Richard Miller

Personal information
- Born: 1875 Brooklyn, New York, United States
- Died: June 11, 1930 (aged 54–55) New York City, New York, United States
- Resting place: Cemetery of the Evergreens, Brooklyn, New York
- Occupations: Jockey, Trainer

Horse racing career
- Sport: Horse racing

Major racing wins
- Edgemere Handicap (1901) Seabreeze Stakes (1901) Carter Handicap (1902) Bedford Stakes (1902) Holly Handicap (1902) Jamaica Stakes (Brighton Beach) (1902) Myrtle Stakes (1902) Saratoga Handicap (1902) Thistle Stakes (1902) Winged Foot Handicap (1902) Advance Stakes (1903) Champlain Handicap (1903) Lawrence Realization Handicap (1903) Suburban Handicap (1903) Saratoga Cup (1903) Brighton Cup Trial (1904) Brighton Cup (1904) Spring Stakes (1904) Astoria Stakes (1908) Remsen Stakes (1909) Lynnbrook Handicap (1909) Arverne Stakes (1910) Tidal Stakes (1910) Williamsburgh Stakes (1910) Withers Stakes (1910) Midway Handicap (1915) Excelsior Handicap (1916) Paumonok Handicap (1916) Harford Handicap (1917) Alabama Stakes (1918) Ladies Handicap (1918) Yonkers Handicap (1919) American Classics wins: Belmont Stakes (1903)

Significant horses
- Africander, Ethics, Eyelid, Francesco, Sand Marsh, The Turk

= Richard O. Miller =

American jockey

Richard O. Miller (1875 – June 11, 1930) was an American jockey and a trainer of two National Champion Thoroughbred racehorses.

In 1890 Richard Miller went to work as an exercise rider for the prominent stable owner Michael F. Dwyer. He would ride for the stable for a short time before choosing to learn the business of training Thoroughbreds under the very capable Hardy Campbell Jr. In June 1895 Hardy Campbell Jr. died and Richard Miller took over.
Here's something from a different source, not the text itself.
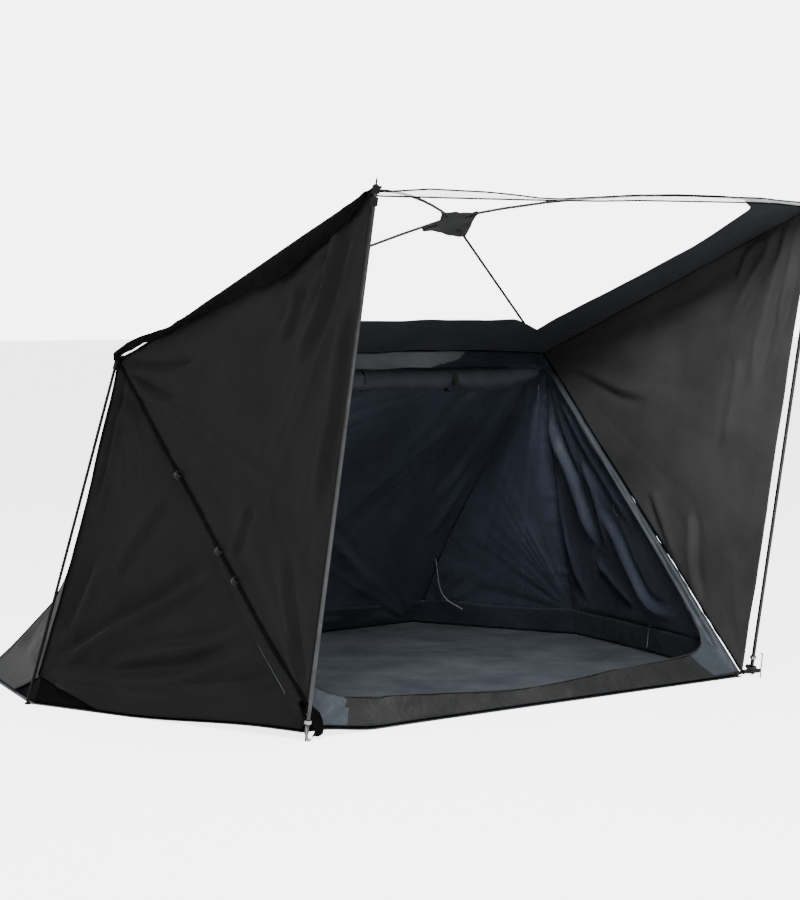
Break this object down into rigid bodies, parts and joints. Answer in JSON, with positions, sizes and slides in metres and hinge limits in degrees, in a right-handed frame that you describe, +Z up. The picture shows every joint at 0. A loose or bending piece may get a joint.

The best horses Miller trained were Champions Africander and Eyelid. He trained Africander for Hampton Stable, the nom de course of the racing partnership of Simon Deimel & Charles F. Dwyer who purchased the colt on June 28, 1902. With Africander, Miller won the 1903 Belmont Stakes, a major racing event that became the third leg of the U.S. Triple Crown series. Africander would be named American Champion Three-Year-Old Horse for 1903.

Eyelid was owned by Anthony L. Aste and would be named the American Champion Three-Year-Old Filly for 1918 when her most important wins came in the Alabama Stakes and the Ladies Handicap.